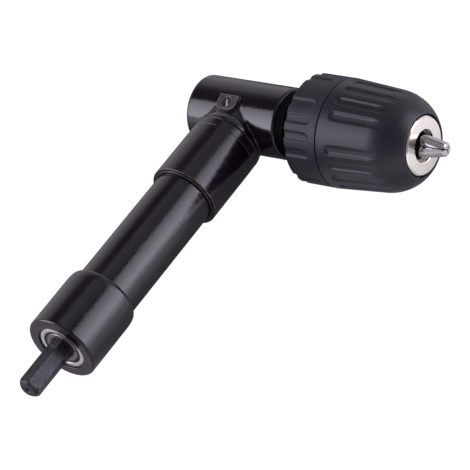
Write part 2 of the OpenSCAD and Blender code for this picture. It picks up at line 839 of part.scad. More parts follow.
// Output spindle: stepped bar with wrench hexagon and mounting thread
module output_spindle() {
    color(steel_color) along_output() difference() {
        union() {
            turned([
                [0, -rear_bearing_end], [rear_bore / 2, -rear_bearing_end],
                [rear_bore / 2, toe_face], [gear_seat_d / 2, toe_face],
                [gear_seat_d / 2, gear_mount], [front_bore / 2, gear_mount],
                [front_bore / 2, front_bearing_end + end_play],
                [spindle_collar_d / 2, front_bearing_end + end_play],
                [spindle_collar_d / 2, spindle_hex_end], [thread_d / 2, spindle_hex_end],
                [thread_d / 2, thread_end], [0, thread_end]
            ]);
            translate([0, 0, spindle_hex_at])
                cylinder(r = spindle_hex_af / 2 / cos(30), h = spindle_hex_t, $fn = 6);
        }
        bar(lock_screw_d + 2 * seat_fit, spindle_hex_end, thread_end + cut);
        cross_bar(cross_pin_d + 2 * seat_fit, 2 * gear_seat_d, pin_at);
    }
}

// Bevel gear on the spindle, one tooth towards the pinion
module bevel_gear() {
    color(steel_color) along_output()
        output_turn(0) gear(0, gear_seat_d, 90);
}
module gear_pin() {
    color(steel_color) along_output() output_turn(0) rotate([0, 0, 90])
        cross_bar(cross_pin_d, gear_hub_d - 2 * seat_fit, pin_at);
}

// Placing for one jaw: local z runs along its bore towards the tip
module jaw_axis(index) {
    along_output() output_turn(jaw_turn + 120 * index)
        translate([0, 0, jaw_cross_at]) rotate([0, -jaw_tilt, 0]) children();
}

// Chuck body: wide rear, nut groove, front, spigot, and three jaw bores
module chuck_body() {
    bore_r = thread_d / 2 + seat_fit;
    color(steel_color) difference() {
        along_output() turned([
            [bore_r, hub_start], [rear_hub_d / 2, hub_start],
            [rear_hub_d / 2, body_start], [body_d / 2, body_start],
            [body_d / 2, groove_start], [groove_d / 2, groove_start],
            [groove_d / 2, groove_end], [body_front_d / 2, groove_end],
            [body_front_d / 2, body_front_end], [nose_spigot_d / 2, body_front_end],
            [nose_spigot_d / 2, nose_spigot_end], [tool_bore_d / 2, nose_spigot_end],
            [tool_bore_d / 2, lock_web_end],
            [lock_screw_d / 2 + seat_fit, lock_web_end],
            [lock_screw_d / 2 + seat_fit, lock_web], [bore_r, lock_web]
        ]);
        for (index = [0:2])
            jaw_axis(index)
                bar(jaw_d + 2 * jaw_fit, -jaw_back - jaw_travel - jaw_fit,
                    (nose_face - jaw_cross_at) / cos(jaw_tilt));
    }
}

// Cutter for one flute: a bullet with its round end at z = 0
module flute_cutter(length) {
    turned(concat(
        [[0, length], [0, 0]],
        [for (a = [30, 60, 90]) [cutter_r * sin(a), cutter_r * (1 - cos(a)) / 2]],
        [[cutter_r, length]]
    ));
}

// Rear sleeve: cup pressed on the body, flutes open to the rear
module chuck_rear_sleeve() {
    outer_r = chuck_d / 2;
    edge = flute_depth;
    color(plastic_color) along_output() difference() {
        turned([
            [rear_hub_d / 2 + seat_fit, rear_face], [outer_r - edge, rear_face],
            [outer_r, rear_face + edge], [outer_r, seam_at],
            [body_d / 2 + seat_fit, seam_at], [body_d / 2 + seat_fit, body_start - end_play],
            [rear_hub_d / 2 + seat_fit, body_start - end_play]
        ]);
        for (k = [0:flute_places - 1])
            if (k % flute_group != 0)
                output_turn(rear_plain_turn + 360 * k / flute_places)
                    translate([
                        outer_r + cutter_r - flute_depth, 0,
                        seam_at - rear_flute_margin
                    ])
                        rotate([180, 0, 0]) flute_cutter(rear_sleeve_len);
    }
}

// Left-hand screw that locks the chuck to the spindle
module chuck_lock_screw() {
    slot_w = lock_head_d / 6;
    head_end = lock_web_end + end_play + lock_head_t;
    color(dark_steel_color) along_output() difference() {
        turned([
            [0, spindle_hex_end + end_play], [lock_screw_d / 2, spindle_hex_end + end_play],
            [lock_screw_d / 2, lock_web_end + end_play],
            [lock_head_d / 2, lock_web_end + end_play],
            [lock_head_d / 2, head_end], [0, head_end]
        ]);
        for (turn = [0, 90])
            rotate([0, 0, turn])
                translate([-lock_head_d / 3, -slot_w / 2, head_end - lock_head_t / 2])
                    cube([lock_head_d / 1.5, slot_w, lock_head_t]);
    }
}

// Bright ring pressed on the body's spigot
module nose_ring() {
    outer_r = nose_ring_d / 2;
    spigot_r = nose_spigot_d / 2 + seat_fit;
    inner_r = nose_hole_d / 2;
    color("gainsboro") along_output() turned([
        [spigot_r, body_front_end + end_play], [outer_r, body_front_end + end_play],
        [outer_r, nose_face - nose_chamfer], [outer_r - nose_chamfer, nose_face],
        [inner_r + nose_chamfer / 2, nose_face], [inner_r, nose_face - nose_chamfer / 2],
        [inner_r, nose_spigot_end + end_play], [spigot_r, nose_spigot_end + end_play]
    ]);
}

// Front sleeve: tapered grip with a round nose, over the nut
module chuck_front_sleeve() {
    outer_r = chuck_d / 2;
    edge = flute_depth / 2;
    rear_bore = body_d / 2 + run_gap;
    nut_bore = band_d / 2 + seat_fit;
    front_bore_r = body_front_d / 2 + run_gap;
    color(plastic_color) along_output() difference() {
        turned(concat(
            [
                [rear_bore, front_start], [outer_r - edge, front_start],
                [outer_r, front_start + edge]
            ],
            [for (p = arc(round_centre_r, round_centre_at, nose_round_r,
                taper_angle, round_end_angle, 8)) p],
            [
                [front_bore_r, sleeve_end], [front_bore_r, nut_end + run_gap],
                [nut_bore, nut_end + run_gap], [nut_bore, groove_start + run_gap],
                [rear_bore, groove_start + run_gap]
            ]
        ));
        for (k = [0:flute_places - 1])
            if (k % flute_group != 0)
                output_turn(front_plain_turn + 360 * k / flute_places)
                    translate([
                        outer_r + cutter_r - flute_depth
                            - front_flute_margin * tan(taper_angle), 0,
                        front_start + front_flute_margin
                    ])
                        rotate([0, -taper_angle, 0]) flute_cutter(front_flute_len);
    }
}

// Half of the split nut, whose cone clears the jaws' outer line
module nut_half(side) {
    outer_r = (nut_d - nut_split) / 2;
    color(dark_steel_color) along_output() output_turn(jaw_turn)
        translate([side * nut_split / 2, 0, 0]) intersection() {
            turned([
                [jaw_line(nut_at) + 2 * jaw_fit, nut_at], [outer_r, nut_at],
                [outer_r, nut_end], [jaw_line(nut_end) + 2 * jaw_fit, nut_end]
            ]);
            translate([side * nut_d / 2, 0, nut_at])
                cube([nut_d, 2 * nut_d, 2 * groove_len], center = true);
        }
}
module split_nut_near_half() {
    nut_half(-1);
}
module split_nut_far_half() {
    nut_half(1);
}

// Steel band round the nut, pressed into the front sleeve
module nut_band() {
    color(dark_steel_color) along_output()
        ring(band_d, nut_d + 2 * seat_fit, band_at, nut_end);
}

// Thrust washer, balls and cage behind the nut
module thrust_washer() {
    color(steel_color) along_output()
        ring(washer_d, washer_bore_d, washer_at, washer_at + washer_t);
}
module thrust_balls() {
    color(steel_color) along_output()
        ball_row(thrust_pitch_r, thrust_ball_d, thrust_count, thrust_at);
}
module thrust_cage() {
    width = thrust_ball_d / 2;
    color("goldenrod") along_output() difference() {
        ring(2 * thrust_pitch_r + 1.6 * thrust_ball_d,
            2 * thrust_pitch_r - 1.6 * thrust_ball_d,
            thrust_at - width / 2, thrust_at + width / 2);
        for (k = [0:thrust_count - 1])
            rotate([0, 0, 360 * k / thrust_count]) translate([thrust_pitch_r, 0, 0])
                bar(thrust_ball_d + 2 * ball_fit, thrust_at - width, thrust_at + width);
    }
}

// One jaw: inclined bar cut to a third of a turn about the chuck's axis
module jaw(index) {
    apex = jaw_split / 2 / sin(60);
    side = chuck_d;
    color("gainsboro") difference() {
        intersection() {
            jaw_axis(index) bar(jaw_d, -jaw_back, jaw_out);
            along_output() output_turn(jaw_turn + 120 * index)
                translate([0, 0, body_start])
                    linear_extrude(tip_at - body_start)
                        polygon([
                            [apex, 0], [apex + side * cos(60), side * sin(60)],
                            [apex + side * cos(60), -side * sin(60)]
                        ]);
        }
        along_output() output_turn(jaw_turn + 120 * index) translate([apex, 0, 0])
            turned([
                [jaw_tip_d / 2 - jaw_chamfer, tip_at + end_play],
                [jaw_tip_d, tip_at - jaw_tip_d / 2 - jaw_chamfer],
                [jaw_tip_d, tip_at + end_play]
            ]);
    }
}
module jaw_1() {
    jaw(0);
}
module jaw_2() {
    jaw(1);
}
module jaw_3() {
    jaw(2);
}

head_casting();
rear_cap();
grease_plug();
front_ring();
oil_seal();
lock_ring();
neck_sleeve();
handle_tube();
end_collar();
end_bearing_outer();
end_bearing_seal();
end_bearing_inner();
end_bearing_cage();
end_bearing_balls();
pinion_bearing_outer();
pinion_bearing_inner();
pinion_bearing_cage();
pinion_bearing_balls();
front_bearing_outer();
front_bearing_inner();
front_bearing_cage();
front_bearing_balls();
rear_bearing_outer();
rear_bearing_inner();
rear_bearing_cage();
rear_bearing_balls();
input_shaft();
shaft_circlip();
bevel_pinion();
pinion_pin();
output_spindle();
bevel_gear();
gear_pin();
chuck_body();
chuck_rear_sleeve();
chuck_lock_screw();
nose_ring();
chuck_front_sleeve();
split_nut_near_half();
split_nut_far_half();
nut_band();
thrust_washer();
thrust_balls();
thrust_cage();
jaw_1();
jaw_2();
jaw_3();
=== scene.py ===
"""Right angle drill attachment: turned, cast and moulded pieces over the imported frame."""

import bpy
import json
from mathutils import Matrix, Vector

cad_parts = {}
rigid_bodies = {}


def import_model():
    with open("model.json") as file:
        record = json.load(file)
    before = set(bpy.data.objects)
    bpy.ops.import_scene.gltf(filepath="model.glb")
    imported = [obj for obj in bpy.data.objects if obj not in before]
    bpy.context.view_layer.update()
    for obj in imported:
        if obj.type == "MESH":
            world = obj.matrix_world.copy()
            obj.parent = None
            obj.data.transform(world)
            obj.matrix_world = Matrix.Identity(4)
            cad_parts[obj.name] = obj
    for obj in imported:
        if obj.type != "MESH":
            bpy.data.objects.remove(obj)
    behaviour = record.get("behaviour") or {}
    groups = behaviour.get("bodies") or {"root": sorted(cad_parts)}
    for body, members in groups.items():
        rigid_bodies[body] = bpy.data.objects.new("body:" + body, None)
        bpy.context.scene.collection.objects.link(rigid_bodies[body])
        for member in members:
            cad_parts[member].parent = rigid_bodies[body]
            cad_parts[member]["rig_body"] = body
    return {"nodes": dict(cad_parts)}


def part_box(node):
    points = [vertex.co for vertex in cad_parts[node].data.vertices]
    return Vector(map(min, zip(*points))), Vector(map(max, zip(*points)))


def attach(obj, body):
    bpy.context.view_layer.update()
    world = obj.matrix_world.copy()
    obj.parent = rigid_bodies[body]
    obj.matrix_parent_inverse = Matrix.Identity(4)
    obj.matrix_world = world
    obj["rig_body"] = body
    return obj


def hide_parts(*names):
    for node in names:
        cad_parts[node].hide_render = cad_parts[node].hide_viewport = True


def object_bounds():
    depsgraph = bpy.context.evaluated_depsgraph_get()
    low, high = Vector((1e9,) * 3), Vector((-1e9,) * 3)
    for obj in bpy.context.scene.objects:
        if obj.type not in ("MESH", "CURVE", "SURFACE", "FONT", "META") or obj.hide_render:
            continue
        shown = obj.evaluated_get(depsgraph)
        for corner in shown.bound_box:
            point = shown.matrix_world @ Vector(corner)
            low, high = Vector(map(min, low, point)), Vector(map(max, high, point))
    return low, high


bl_info = {
    "name": "Right angle drill attachment",
    "version": (1, 0, 0),
    "blender": (4, 5, 0),
    "location": "View3D > Sidebar > Attachment",
    "description": "Makes the turned, cast and moulded pieces of a right angle drill attachment",
    "category": "Add Mesh",
}

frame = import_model()
cad_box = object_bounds()

import json
import math

import bmesh
import bpy
import numpy as np
from bpy.props import FloatProperty, FloatVectorProperty, IntProperty, PointerProperty
from bpy.types import Operator, Panel, PropertyGroup
from mathutils import Matrix, Vector

NODES = frame["nodes"]
MM = 0.001
REACH = 0.128  # from the collar's end face to where the two axes cross

# Lathe frames: the turning axis is local z, measured from the crossing of the axes.
HANDLE = Matrix(((1, 0, 0, 0), (0, 0, -1, REACH), (0, 1, 0, 0), (0, 0, 0, 1)))
OUTPUT = Matrix(((0, 0, 1, 0), (-1, 0, 0, REACH), (0, -1, 0, 0), (0, 0, 0, 1)))
SHANK_AXIS = ((0, 0, 0), (0, 1, 0))
CHUCK_AXIS = ((0, REACH, 0), (1, 0, 0))
JAW_GAP_TURN = math.radians(17)  # of one gap between the closed jaws, from +Y towards +Z

ORIGIN = (0.0, 0.0, 0.0)
BLACK, WHITE = (0, 0, 0, 1), (1, 1, 1, 1)
# grease with painted shade: darkens the jaws in their gaps and by the nose ring's bore
GREASE_AND_SHADE = (0.012, 0.011, 0.011, 1)
DUST = (0.045, 0.043, 0.047, 1)
PRIMER = (0.35, 0.29, 0.255, 1)  # under the paint, where an edge is rubbed


# ---- node trees

def arithmetic(operation, swapped=False):
    def method(self, other):
        return self.w.math(operation, *((other, self) if swapped else (self, other)))
    return method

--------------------

▶ **Given exercise**
Beginning with the line that contains "rear_bearing_cage();" and ending with the line that contains "cad_parts[member].parent = rigid_bodies[body]", repeat exactly those lines and no others.

▶ **The response**
rear_bearing_cage();
rear_bearing_balls();
input_shaft();
shaft_circlip();
bevel_pinion();
pinion_pin();
output_spindle();
bevel_gear();
gear_pin();
chuck_body();
chuck_rear_sleeve();
chuck_lock_screw();
nose_ring();
chuck_front_sleeve();
split_nut_near_half();
split_nut_far_half();
nut_band();
thrust_washer();
thrust_balls();
thrust_cage();
jaw_1();
jaw_2();
jaw_3();
=== scene.py ===
"""Right angle drill attachment: turned, cast and moulded pieces over the imported frame."""

import bpy
import json
from mathutils import Matrix, Vector

cad_parts = {}
rigid_bodies = {}


def import_model():
    with open("model.json") as file:
        record = json.load(file)
    before = set(bpy.data.objects)
    bpy.ops.import_scene.gltf(filepath="model.glb")
    imported = [obj for obj in bpy.data.objects if obj not in before]
    bpy.context.view_layer.update()
    for obj in imported:
        if obj.type == "MESH":
            world = obj.matrix_world.copy()
            obj.parent = None
            obj.data.transform(world)
            obj.matrix_world = Matrix.Identity(4)
            cad_parts[obj.name] = obj
    for obj in imported:
        if obj.type != "MESH":
            bpy.data.objects.remove(obj)
    behaviour = record.get("behaviour") or {}
    groups = behaviour.get("bodies") or {"root": sorted(cad_parts)}
    for body, members in groups.items():
        rigid_bodies[body] = bpy.data.objects.new("body:" + body, None)
        bpy.context.scene.collection.objects.link(rigid_bodies[body])
        for member in members:
            cad_parts[member].parent = rigid_bodies[body]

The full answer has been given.